EU still assessing Hungary’s pandemic plan to unlock funds

U.S. & World

FILE – In this Friday, April 6, 2018 file photo, Prime Minister Viktor Orban waves during the final electoral rally of his Fidesz party in Szekesfehervar, Hungary. After a landslide 2018 election victory, Orban talks about Hungary’s “system of national cooperation,” a process that has hobbled the court system, re-written the constitution and given immense power to himself and his party. (AP Photo/Darko Vojinovic, File)

BRUSSELS (AP) — The European Union’s executive is working past a Monday deadline to assess Hungary pandemic recovery plan and unlock EU grants and loans amid allegations it might not to meet all the requirements to tap into the funds.

EU Commission spokeswoman Arianna Podesta said that the Commission was still analyzing replies its received last Friday and might take as much as weeks to process.

“We are working constructively to conclude our assessment as fast as possible. Should our assessment require more weeks rather than days, we will propose to Hungary to agree on an extension of the 2-month deadline.”

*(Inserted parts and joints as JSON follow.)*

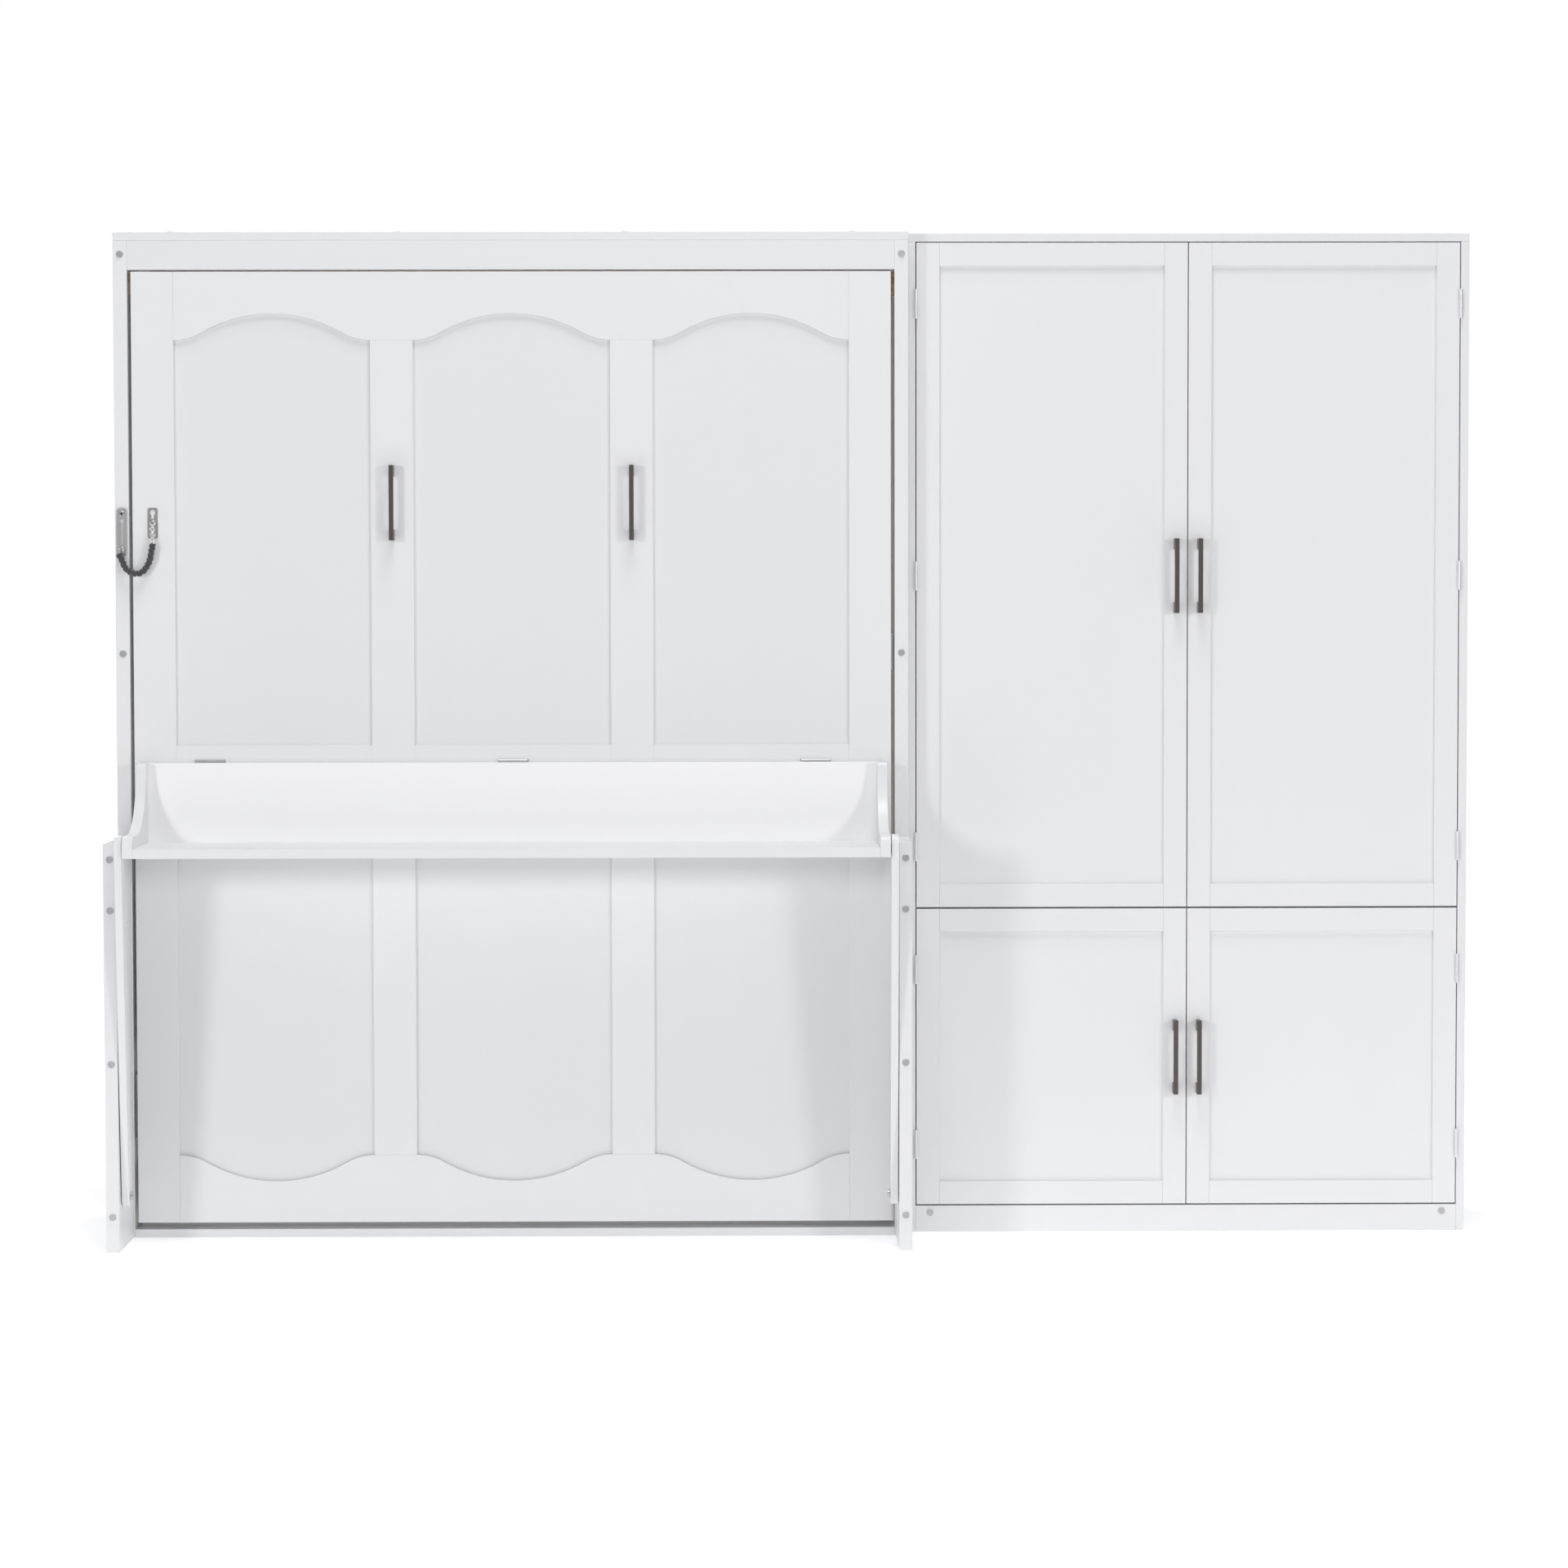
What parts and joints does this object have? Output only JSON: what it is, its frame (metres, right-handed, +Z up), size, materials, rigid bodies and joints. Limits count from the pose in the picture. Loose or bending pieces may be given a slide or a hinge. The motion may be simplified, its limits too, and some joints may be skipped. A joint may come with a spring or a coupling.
{
  "type": "wall bed with desk and wardrobe",
  "caption": "Vertical wall bed that folds down as its front desk stays level, beside a tall wardrobe with hinged upper and lower doors.",
  "frame": {"origin": "middle of the floor footprint, on the floor", "axes": "+X right seen from the front, +Z up, the front faces -Y and the wall is at +Y"},
  "size_m": [2.972, 0.67, 2.207],
  "materials": {
    "white_frame": "satin white paint",
    "white_panel": "satin white paint, a shade cooler",
    "white_board": "satin white paint",
    "dark_bronze": "satin dark bronze",
    "satin_steel": "satin",
    "bright_rod": "bright",
    "strut_black": "satin black",
    "sleeve_fabric": "matt braided sleeve",
    "slat_wood": "clear satin",
    "block_wood": "clear matt"
  },
  "bodies": {
    "cabinet": {"front_posts": "white_frame", "back_posts": "white_frame", "leg_posts": "white_frame", "side_rails": "white_frame", "side_panels": "white_panel", "top_board": "white_board", "top_fascia": "white_board", "bottom_board": "white_board", "back_rails": "white_board", "stop_blocks": "block_wood", "frame_bolts": "satin_steel", "pivot_plates": "satin_steel", "chain_track": "satin_steel", "wardrobe_sides": "white_board", "wardrobe_top": "white_board", "wardrobe_back": "white_panel", "wardrobe_plinth": "white_board", "wardrobe_bottom": "white_board", "wardrobe_divider": "white_board", "wardrobe_shelves": "white_board", "hanging_rod": "satin_steel", "case_hinge_leaves": "satin_steel"},
    "bed": {"bed_door_stiles": "white_frame", "bed_door_mullions": "white_frame", "bed_door_top_rail": "white_frame", "bed_door_bottom_rail": "white_frame", "bed_door_sheets": "white_panel", "bed_side_rails": "white_frame", "bed_end_rails": "white_frame", "slat_supports": "slat_wood", "bed_slats": "slat_wood", "bed_handles": "dark_bronze", "pivot_hubs": "satin_steel", "desk_hinge_fixed_leaves": "satin_steel", "chain_holder": "satin_steel", "chain_links": "satin_steel", "chain_sleeve": "sleeve_fabric"},
    "desk": {"desk_backboard": "white_board", "desk_top": "white_board", "desk_brackets": "white_frame", "desk_hardware": "satin_steel"},
    "left_arm": {"left_arm": "white_frame"},
    "right_arm": {"right_arm": "white_frame"},
    "chain_stud": {"chain_stud": "satin_steel"},
    "left_strut_cylinder": {"left_strut_cylinder": "strut_black"},
    "left_strut_rod": {"left_strut_rod": "bright_rod"},
    "right_strut_cylinder": {"right_strut_cylinder": "strut_black"},
    "right_strut_rod": {"right_strut_rod": "bright_rod"},
    "upper_left_door": {"upper_left_door": "white_frame", "upper_left_handle": "dark_bronze", "upper_left_hinge_leaves": "satin_steel"},
    "upper_right_door": {"upper_right_door": "white_frame", "upper_right_handle": "dark_bronze", "upper_right_hinge_leaves": "satin_steel"},
    "lower_left_door": {"lower_left_door": "white_frame", "lower_left_handle": "dark_bronze", "lower_left_hinge_leaves": "satin_steel"},
    "lower_right_door": {"lower_right_door": "white_frame", "lower_right_handle": "dark_bronze", "lower_right_hinge_leaves": "satin_steel"}
  },
  "joints": [
    {"name": "bed_fold", "type": "hinge", "parent": "cabinet", "child": "bed", "pos_m": [-0.6185, 0.006, 0.288], "axis": [1, 0, 0], "range_deg": [0, 90], "stiffness_Nm_per_rad": 300, "springref_deg": -11.46},
    {"name": "desk_level", "type": "hinge", "parent": "bed", "child": "desk", "pos_m": [-0.6185, -0.066, 1.05], "axis": [1, 0, 0], "range_deg": [-90, 0]},
    {"name": "left_arm_swing", "type": "hinge", "parent": "cabinet", "child": "left_arm", "pos_m": [-1.448, -0.233, 0.117], "axis": [1, 0, 0], "range_deg": [0, 90]},
    {"name": "right_arm_swing", "type": "hinge", "parent": "cabinet", "child": "right_arm", "pos_m": [0.211, -0.233, 0.117], "axis": [1, 0, 0], "range_deg": [0, 90]},
    {"name": "chain_stud_slide", "type": "slide", "parent": "bed", "child": "chain_stud", "axis": [0, 0, 1], "range_m": [0, 0.06]},
    {"name": "left_strut_swing", "type": "hinge", "parent": "cabinet", "child": "left_strut_cylinder", "pos_m": [-1.436, 0.145, 0.76], "axis": [1, 0, 0], "range_deg": [0, 5.6]},
    {"name": "left_strut_slide", "type": "slide", "parent": "left_strut_cylinder", "child": "left_strut_rod", "axis": [0, -0.2079, -0.9782], "range_m": [-0.118, 0]},
    {"name": "right_strut_swing", "type": "hinge", "parent": "cabinet", "child": "right_strut_cylinder", "pos_m": [0.199, 0.145, 0.76], "axis": [1, 0, 0], "range_deg": [0, 5.6]},
    {"name": "right_strut_slide", "type": "slide", "parent": "right_strut_cylinder", "child": "right_strut_rod", "axis": [0, -0.2079, -0.9782], "range_m": [-0.118, 0]},
    {"name": "upper_left_door_swing", "type": "hinge", "parent": "cabinet", "child": "upper_left_door", "pos_m": [0.268, -0.0189, 1.4535], "axis": [0, 0, -1], "range_deg": [0, 90]},
    {"name": "upper_right_door_swing", "type": "hinge", "parent": "cabinet", "child": "upper_right_door", "pos_m": [1.467, -0.0189, 1.4535], "axis": [0, 0, 1], "range_deg": [0, 110]},
    {"name": "lower_left_door_swing", "type": "hinge", "parent": "cabinet", "child": "lower_left_door", "pos_m": [0.268, -0.0189, 0.3895], "axis": [0, 0, -1], "range_deg": [0, 90]},
    {"name": "lower_right_door_swing", "type": "hinge", "parent": "cabinet", "child": "lower_right_door", "pos_m": [1.467, -0.0189, 0.3895], "axis": [0, 0, 1], "range_deg": [0, 110]}
  ],
  "couplings": [
    {"joint": "desk_level", "follows": "bed_fold", "ratio": -1},
    {"joint": "left_arm_swing", "follows": "bed_fold", "ratio": 1},
    {"joint": "right_arm_swing", "follows": "bed_fold", "ratio": 1},
    {"joint": "left_strut_swing", "follows": "bed_fold", "ratio": 0.06177},
    {"joint": "left_strut_slide", "follows": "bed_fold", "m_per_rad": -0.074889},
    {"joint": "right_strut_swing", "follows": "bed_fold", "ratio": 0.06177},
    {"joint": "right_strut_slide", "follows": "bed_fold", "m_per_rad": -0.074889}
  ]
}
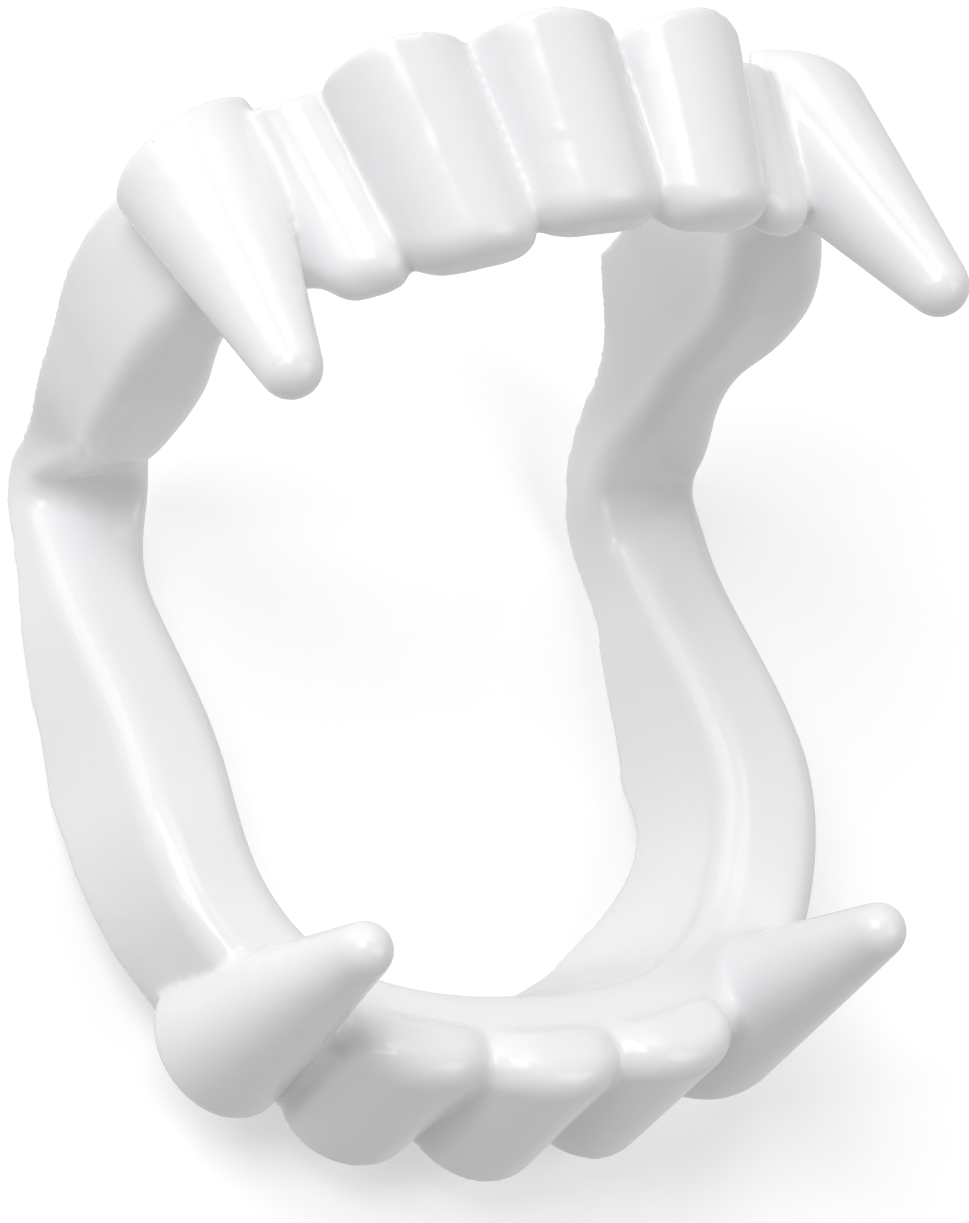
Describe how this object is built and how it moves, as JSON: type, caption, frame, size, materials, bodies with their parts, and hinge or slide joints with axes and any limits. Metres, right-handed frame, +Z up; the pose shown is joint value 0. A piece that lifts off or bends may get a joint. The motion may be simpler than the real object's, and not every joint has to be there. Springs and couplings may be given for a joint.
{
  "type": "vampire fang denture",
  "caption": "Glossy white plastic fang denture: an upper and a lower tooth tray joined by thin bends, with long fangs, worn over the teeth as a costume piece.",
  "frame": {"origin": "centre of the bounding box at its base, which is the surface the denture lies on", "axes": "+Z up from that surface; -Y the way the lower tray's front teeth and the tips of the upper fangs point; +X the wearer's left"},
  "size_m": [0.0594, 0.0646, 0.0532],
  "materials": {
    "white_plastic": "glossy"
  },
  "bodies": {
    "root": {"fang_denture": "white_plastic"}
  },
  "joints": []
}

Even when EU nations get the green light from the bloc’s executive arm to obtain the billions in funds, they will steel need the approval of other member states too. Critics have said that corruption safeguards might be insufficient in the Hungarian plan.

The delay comes against a background of increasing strife between several of the EU institutions and Budapest, with Brussels claiming there is a rollback in the nation’s democratic credentials while corruption runs rampant.

The EU has said it would grant extensions on the national recovery plans to ensure workable and precise plans rather than blueprints not properly vetted for lack to time. So far, 5 members requested extensions — Poland, Estonia, Romania, Sweden and Finland. These range from a few weeks to the end of September.

During the assessment period, EU authorities are locked in dialogue with the country concerned and can send observations or ask questions. The country can provide information or adjust its plan as things progress.